# Aromatic Cedar



## lincoln pin (Feb 24, 2009)

A wood question. I have received a large amount of aromatic cedar from a friend who does closets, he tore out a bunch from a job a gave it to me. How will or would this stuff hold up outdoors? Will it "age" like it's non aromatic cousin or should I seal it after I build a structure with it? Thanks. 
Mike Anderson


----------



## denray (Jan 5, 2008)

Since your wood has probably been kiln dried it will it will not last very long, being raised on a farm where we used some Cedar post and they lasted several years. But when wood goes through a kiln it changes the nature of it, and it will not last nearly as long as if it had not been dried. It is no way near the western cedar as far as staying preserved, Dennis


----------



## Dougald (Jan 2, 2008)

Mike

When we build structures, the wood used is invariably cut to very small cross sections.
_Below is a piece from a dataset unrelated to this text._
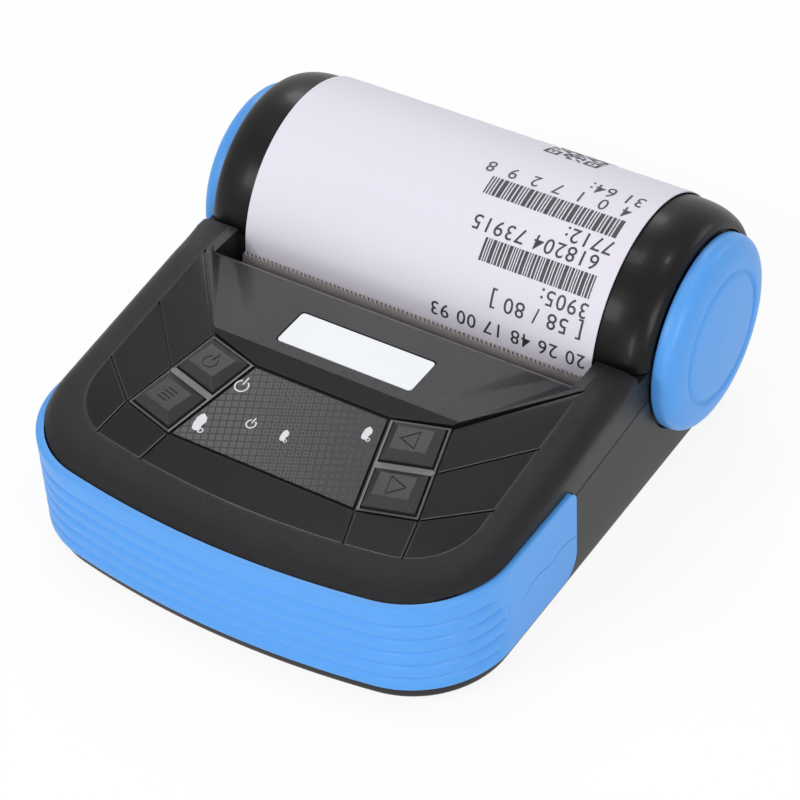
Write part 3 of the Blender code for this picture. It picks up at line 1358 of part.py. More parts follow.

No wood, even cedar, will last long in contact with the ground in such a small cross section. Nonetheless, wood that is properly painted sealed or stained will last a long time in the outdoors provided it is not buried in snow for months at a time or subjected constantly to the scorching desert sun. 

So many folks place great reliance on the natural ability of certain woods to resist rotting. While this may be true to some extent for fenceposts and large timbers, that same resistance is scaled back subtantially with the very small pieces of wood we model with. In other words, use the wood you have, straight grained local woods will more than suffice just as they have sufficed for local carpenters and shipwrights the world over for eons. Paint seal or stain and your kiln dried aromatic cedar will work just fine for above ground structures.

Regards ... Doug


----------



## Torby (Jan 2, 2008)

Generally, wood will last if it's not in contact with the ground and has a chance to dry out when it gets wet. Be sure to paint and or seal BOTH sides or it WILL warp when it gets wet. Glue is a different story


----------